## [Work to complete]
All of the material below is to be repeated exactly.

════════

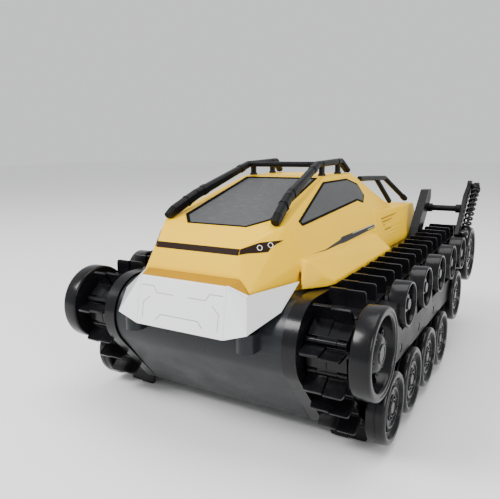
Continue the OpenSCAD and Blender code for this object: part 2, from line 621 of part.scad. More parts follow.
// shallow grooves along the rear block, which follow its two side planes
LOUVRES = [[25.6, 62], [22.6, 60], [19.6, 57], [15.4, 53], [12.2, 48], [9.0, 43]];
waist_z = 17;
groove_t = 1.2;
function tail_x(z) = z > waist_z ? 56.2 + (33 - z) * 0.30 : 61 + (waist_z - z) * 0.385;
module louvre_cuts() {
    for (g = LOUVRES) translate(cab(tail_x(g[0]) - 1, 36, g[0])) cube([6, g[1] * cab_len / 324, groove_t]);
}
module cab_shell() {
    color([0.98, 0.76, 0.05]) difference() {
        union() {
            difference() {
                cab_solid();
                cab_void();
            }
            intersection() {
                cab_solid();
                for (p = screw_pts) both_sides() translate([p[0], p[1], deck_z]) {
                    cylinder(r = 4, h = 14, $fn = 32);
                    translate([0, -1.5, 0]) cube([30, 3, 14]);
                }
            }
        }
        slab_pocket(screen_outline, screen_in);
        both_sides() slab_pocket(side_outline, side_in);
        both_sides() slab_pocket(wing_outline, -wing_out);
        slab_pocket(strip_outline, -nose_out);
        both_sides() for (p = led_pts) to_wing(p)
            translate([0, 0, -9]) cylinder(r = led_r + 0.7, h = 10, $fn = 32);
        for (p = screw_pts) both_sides()
            translate([p[0], p[1], deck_z - 1]) cylinder(r = screw_r + free_fit, h = 11, $fn = 32);
        both_sides() louvre_cuts();
    }
}
module slab_pocket(outline, v) {
    slab(moved(grown(outline, inlay_gap), -2 * v), (2 + glass_t + 0.03) * v);
}

// ---------- rails, bars and bumper ----------
// rectangular bar between two points of its middle line, w wide and h0 to h1 deep
function bar_corners(d, w, h) =
    let (side = abs(d[0]) > 0.9 * norm(d) ? [0, 1, 0] : [1, 0, 0], up = unit(cross(side, d)))
    [for (a = [-w, w] / 2, b = [-h, h] / 2) a * side + b * up];
module bar(p, q, w, h0, h1) {
    solid_of(concat(moved(bar_corners(q - p, w, h0), p), moved(bar_corners(q - p, w, h1), q)));
}
rail_w = 5;
RAIL = [cab(43.6, -142, 43.9), cab(42.8, -136.5, 47), cab(38.7, -114, 57.3), cab(31.4, -48.5, 77.8),
        cab(31.6, 0, 79.2), cab(33.4, 12, 70.6)];
RAIL_H = [4, 6.4, 7, 5, 5, 4.4];
stub_y = [-40, -6];
module roof_rails() {
    color([0.08, 0.08, 0.09]) {
        both_sides() {
            for (i = [0:len(RAIL) - 2]) bar(RAIL[i], RAIL[i + 1], rail_w, RAIL_H[i], RAIL_H[i + 1]);
            for (y = stub_y) bar(cab(31.6, y, 68.5), cab(31.6, y, 78), 4, 5, 5);
        }
        bar([-RAIL[3][0], RAIL[3][1], RAIL[3][2]], RAIL[3], rail_w - 1, 4.4, 4.4);
    }
}
ROLL = [cab(35, 40, 61.8), cab(35.6, 60, 61.2), cab(37, 112, 58.8), cab(51, 144, 34.6)];
module rear_roll_bars() {
    color([0.08, 0.08, 0.09]) both_sides() {
        for (i = [0:len(ROLL) - 2]) bar(ROLL[i], ROLL[i + 1], 4.6, 5, 5);
        bar(cab(36, 86, 60), cab(43, 112, 34.5), 4.2, 5, 5);
    }
}
bumper_t = 2.6;
face_back = [0, bumper_t, 0];
wing_back = [-1.3, 1.3, 0];
function bumper_pt(x, y, z) = [x * cab_half_w / 60, cab(0, y, 0)[1], deck_z + z];
face_tl = bumper_pt(33.7, -183.8, 10.2);
face_bl = bumper_pt(50.4, -189.4, -15.6);
face_notch = bumper_pt(39.5, -188.6, -17.5);
face_low = bumper_pt(33.7, -190.2, -21);
wing_low = bumper_pt(62, -168.5, -5.2);
wing_high = bumper_pt(61.4, -142, 7.6);
wing_neck = bumper_pt(43.2, -177.2, 4.2);
lug_r = 5;
lug_high = 8;
module plate_of(points, v) { solid_of(concat(points, moved(points, v))); }
module front_bumper() {
    color([0.92, 0.93, 0.93]) difference() {
        union() {
            plate_of(mirrored([face_tl, face_low]), face_back);
            both_sides() {
                plate_of([face_tl, face_low, face_notch, face_bl], face_back);
                plate_of([face_tl, face_bl, wing_neck], [-1, bumper_t, 0]);
                plate_of([wing_neck, face_bl, wing_low, wing_high], wing_back);
                translate([boss_at[0], boss_at[1], boss_top]) cylinder(r = lug_r, h = lug_high);
                translate([boss_at[0] - 3, face_bl[1] + 2, boss_top])
                    cube([6, boss_at[1] - face_bl[1] - 2, lug_high - 1]);
            }
        }
        both_sides() translate([boss_at[0], boss_at[1], boss_top - 1])
            cylinder(r = boss_screw_r + free_fit, h = 6, $fn = 32);
    }
}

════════

## [Exercise solution]
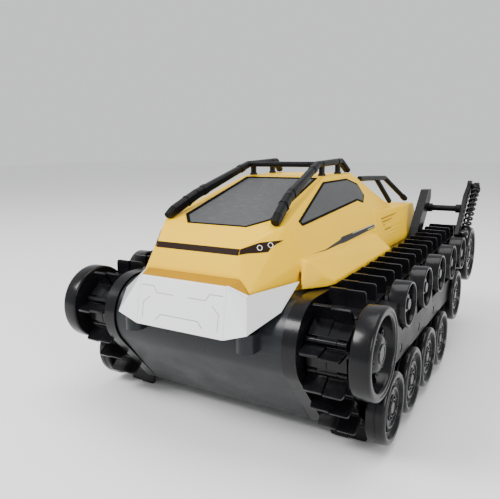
Continue the OpenSCAD and Blender code for this object: part 2, from line 621 of part.scad. More parts follow.
// shallow grooves along the rear block, which follow its two side planes
LOUVRES = [[25.6, 62], [22.6, 60], [19.6, 57], [15.4, 53], [12.2, 48], [9.0, 43]];
waist_z = 17;
groove_t = 1.2;
function tail_x(z) = z > waist_z ? 56.2 + (33 - z) * 0.30 : 61 + (waist_z - z) * 0.385;
module louvre_cuts() {
    for (g = LOUVRES) translate(cab(tail_x(g[0]) - 1, 36, g[0])) cube([6, g[1] * cab_len / 324, groove_t]);
}
module cab_shell() {
    color([0.98, 0.76, 0.05]) difference() {
        union() {
            difference() {
                cab_solid();
                cab_void();
            }
            intersection() {
                cab_solid();
                for (p = screw_pts) both_sides() translate([p[0], p[1], deck_z]) {
                    cylinder(r = 4, h = 14, $fn = 32);
                    translate([0, -1.5, 0]) cube([30, 3, 14]);
                }
            }
        }
        slab_pocket(screen_outline, screen_in);
        both_sides() slab_pocket(side_outline, side_in);
        both_sides() slab_pocket(wing_outline, -wing_out);
        slab_pocket(strip_outline, -nose_out);
        both_sides() for (p = led_pts) to_wing(p)
            translate([0, 0, -9]) cylinder(r = led_r + 0.7, h = 10, $fn = 32);
        for (p = screw_pts) both_sides()
            translate([p[0], p[1], deck_z - 1]) cylinder(r = screw_r + free_fit, h = 11, $fn = 32);
        both_sides() louvre_cuts();
    }
}
module slab_pocket(outline, v) {
    slab(moved(grown(outline, inlay_gap), -2 * v), (2 + glass_t + 0.03) * v);
}

// ---------- rails, bars and bumper ----------
// rectangular bar between two points of its middle line, w wide and h0 to h1 deep
function bar_corners(d, w, h) =
    let (side = abs(d[0]) > 0.9 * norm(d) ? [0, 1, 0] : [1, 0, 0], up = unit(cross(side, d)))
    [for (a = [-w, w] / 2, b = [-h, h] / 2) a * side + b * up];
module bar(p, q, w, h0, h1) {
    solid_of(concat(moved(bar_corners(q - p, w, h0), p), moved(bar_corners(q - p, w, h1), q)));
}
rail_w = 5;
RAIL = [cab(43.6, -142, 43.9), cab(42.8, -136.5, 47), cab(38.7, -114, 57.3), cab(31.4, -48.5, 77.8),
        cab(31.6, 0, 79.2), cab(33.4, 12, 70.6)];
RAIL_H = [4, 6.4, 7, 5, 5, 4.4];
stub_y = [-40, -6];
module roof_rails() {
    color([0.08, 0.08, 0.09]) {
        both_sides() {
            for (i = [0:len(RAIL) - 2]) bar(RAIL[i], RAIL[i + 1], rail_w, RAIL_H[i], RAIL_H[i + 1]);
            for (y = stub_y) bar(cab(31.6, y, 68.5), cab(31.6, y, 78), 4, 5, 5);
        }
        bar([-RAIL[3][0], RAIL[3][1], RAIL[3][2]], RAIL[3], rail_w - 1, 4.4, 4.4);
    }
}
ROLL = [cab(35, 40, 61.8), cab(35.6, 60, 61.2), cab(37, 112, 58.8), cab(51, 144, 34.6)];
module rear_roll_bars() {
    color([0.08, 0.08, 0.09]) both_sides() {
        for (i = [0:len(ROLL) - 2]) bar(ROLL[i], ROLL[i + 1], 4.6, 5, 5);
        bar(cab(36, 86, 60), cab(43, 112, 34.5), 4.2, 5, 5);
    }
}
bumper_t = 2.6;
face_back = [0, bumper_t, 0];
wing_back = [-1.3, 1.3, 0];
function bumper_pt(x, y, z) = [x * cab_half_w / 60, cab(0, y, 0)[1], deck_z + z];
face_tl = bumper_pt(33.7, -183.8, 10.2);
face_bl = bumper_pt(50.4, -189.4, -15.6);
face_notch = bumper_pt(39.5, -188.6, -17.5);
face_low = bumper_pt(33.7, -190.2, -21);
wing_low = bumper_pt(62, -168.5, -5.2);
wing_high = bumper_pt(61.4, -142, 7.6);
wing_neck = bumper_pt(43.2, -177.2, 4.2);
lug_r = 5;
lug_high = 8;
module plate_of(points, v) { solid_of(concat(points, moved(points, v))); }
module front_bumper() {
    color([0.92, 0.93, 0.93]) difference() {
        union() {
            plate_of(mirrored([face_tl, face_low]), face_back);
            both_sides() {
                plate_of([face_tl, face_low, face_notch, face_bl], face_back);
                plate_of([face_tl, face_bl, wing_neck], [-1, bumper_t, 0]);
                plate_of([wing_neck, face_bl, wing_low, wing_high], wing_back);
                translate([boss_at[0], boss_at[1], boss_top]) cylinder(r = lug_r, h = lug_high);
                translate([boss_at[0] - 3, face_bl[1] + 2, boss_top])
                    cube([6, boss_at[1] - face_bl[1] - 2, lug_high - 1]);
            }
        }
        both_sides() translate([boss_at[0], boss_at[1], boss_top - 1])
            cylinder(r = boss_screw_r + free_fit, h = 6, $fn = 32);
    }
}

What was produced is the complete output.